From early indications, Gov. Jay Inslee may be making a run at the presidency in 2020. REPORTER FILE PHOTO

Is Inslee about to prep for presidential run?

  • Wednesday, December 5, 2018 4:01pm
  • Opinion

Can a little known Thoroughbred from the Pacific Northwest capture the 2020 derby of Democratic presidential candidates?

It sure looks like Jay Inslee is saddling up to try.

He’s got a signature issue on which to run, climate change, and a political committee with which to raise seed money, Vision PAC. Not bad for a long shot.

It’s premature to dismiss outright the two-term governor’s chances of outflanking, outmaneuvering and outlasting what is expected to be a large field of political horses. Jimmy Carter and Bill Clinton were far from front-runners two years before either of them wound up in the White House.

Next week will begin a critical phase in Inslee’s preparations and calculations.

He’ll be rolling out his proposed budget. It’ll be his road map for spending $50 billion in the next two years, advancing values he considers to be of most importance to the people of Washington and tackling problems he believes are of greatest magnitude facing the state.

It may be the most scrutinized budget proposal of his tenure. If he decides to run for president, priorities and policies embedded in it will garner a great deal of attention from a much wider audience than simply the political class populating the Capitol.

Look for Inslee to sprinkle a few bold ideas atop layers of cautious steps. He needs wins, real wins, ones which he can call his own if he endeavors onto the exploratory campaign trail.

He can miss on a couple things. But he cannot come up empty too many times next session, with his own Democratic Party controlling both chambers of the Legislature. That would be embarrassing and invite questions out loud about Inslee’s ability to carry out a legislative agenda with partisans in Congress.

His effectiveness on climate change already gets voiced around here. His track record in six years is long on preaching and short on accomplishment. There are more electric vehicles on the road and utilities are getting more power from alternative sources. But greenhouse gas emissions aren’t tumbling, and every attempt by Inslee to compel a reduction of carbon emissions through taxes, fees or executive order has failed.

That doesn’t seem like a big deal right now beyond this state’s borders. When it comes to this subject, he seems to be the most quotable elected leader west of the Mississippi not named Jerry Brown. And Brown isn’t running for president.

And besides, presidents aren’t elected because of their white papers and policies. They do it with pomp and promises, with which Inslee is well-endowed. He excels in his ability to extend the field of political possibility with his ideas. His critics may find them poppycock but to his supporters they are visionary.

Which leads to next week’s other notable moment. On Dec. 15, Inslee must stop raising money for a potential re-election campaign. The freeze on fundraising lasts for all elected state officials until the 2019 legislative session ends.

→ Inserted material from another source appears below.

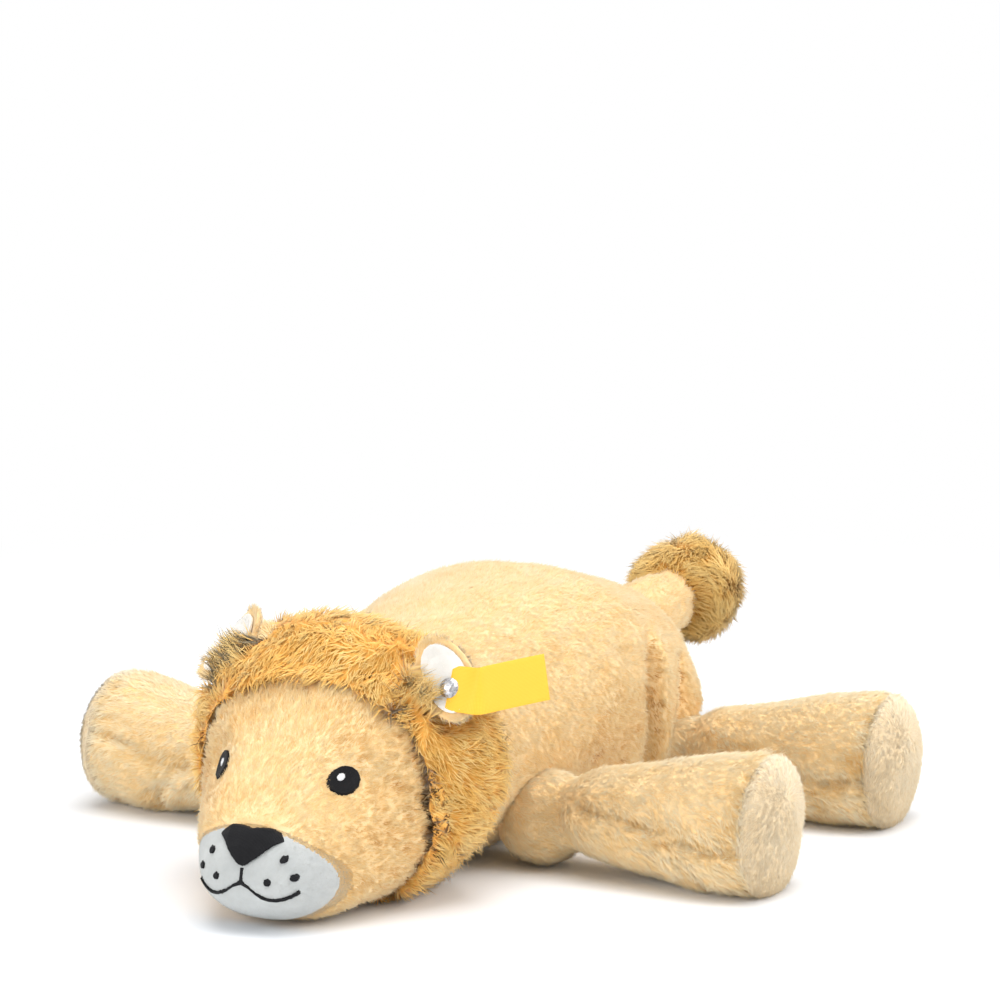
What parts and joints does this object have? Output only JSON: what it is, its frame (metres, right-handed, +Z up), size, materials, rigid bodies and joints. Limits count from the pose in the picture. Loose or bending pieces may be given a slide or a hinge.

But he can raise money for his new federal PAC. It’s an opportunity to gauge whether there are many folks willing to invest in seeing him offer those ideas to the nation. Inslee told The Hill that he’d reveal his decision on a presidential run in April, giving him five months to stockpile dough.

Inslee already has enough gall. In the same article, he took a light dig at other potential candidates, saying, “I’m not a senator, I’m a governor. Governors govern, and senators orate.”

Sounds like this long shot is at the starting gate.

Jerry Cornfield: 360-352-8623; jcornfield@herald net.com. Twitter: @dospueblos.

More in Opinion

Male-only no more: The next House Speaker will be a woman

Frank Chopp’s reign as speaker of the state House of Representatives will… Continue reading

East Coast seaports ramping up capabilities | Brunell

While many eyes are fixed on trade talks between our country and… Continue reading

New year will bring new libraries, opportunities

On Jan. 16, I will celebrate my one-year anniversary as the King… Continue reading

Ruling strengthens habitat protection

A recent Washington Supreme Court ruling has strengthened a state law aimed… Continue reading

Boeing hopes to build upon record year | Brunell

Last year, a PricewaterhouseCoopers (PwC) global study of aerospace manufacturing attractiveness found… Continue reading

Viadoom looms

Closure, demolition of

In 2019 less is more | Word from Waste Management

Believe it or not, January is here, and it is already time… Continue reading

New idea: Carbon fee for transportation, environmental work

State Sen. Steve Hobbs is hiking solo on what seems an impossible… Continue reading

Reporter newspaper group moving offices to Federal Way

Dear reader As 2018 comes to an end, your local media organization… Continue reading

Guns, helmets and soju proposals queued up for 2019 session

In an annual rite, lawmakers are already putting bills in the hopper they want to debate next year.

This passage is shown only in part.